Conventional literary fiction, particularly in America, has come to achieve by the moment of insight the pleasures formerly yielded by the resolution of plot: whether by a mounting confluence of pressures or a sudden revelation, the protagonist arrives at some revelation that changes either his life, or his way of understanding his life, and then the story ends. But this is not how things happen. That we should ever have diverged from an understanding of character as an expression of impersonal forces owes to a not-at-all scientific preoccupation with individual freedom, one that is characteristic of twentieth century art and, particularly in America, to the rise of the novelist as a celebrity figure, which has permitted a degree of irresponsibility with regard to knowledge outside the purview of fiction that would have been as unthinkable for Boccaccio as for Swift. Over time, the knowledge base has become too thin, and what’s left is the perpetuation of a clumsy and insubstantial folk psychology. At worst, this gives you stories like John Updike’s Varieties of Religious Experience, about September 11, which begins: “There is no God: the revelation came to Dan Kellogg in the instant that he saw the World Trade Center South Tower fall.”

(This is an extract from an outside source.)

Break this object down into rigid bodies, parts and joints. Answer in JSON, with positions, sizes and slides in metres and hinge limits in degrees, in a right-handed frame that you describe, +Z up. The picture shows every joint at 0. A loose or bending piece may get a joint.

I have tried to show change in a more realistic way: by the slow opening up of novel sources of psychological tension in ways that are not entirely graspable, but that certainly extend beyond any discrete circumstance to involve whatever accompanies it as an instance in time. I do not dwell on the importance of a particular experience, but instead on how that experience might invoke something read that in its turn calls forth a recollection, etc. I don’t believe prose fiction will ever be capable of propounding a physics of the generation of insight and change, and when it has tried to do so, it has always been a failure. I limit myself to what I think is possible here, which is the sketching out of a field in which change or insight might occur.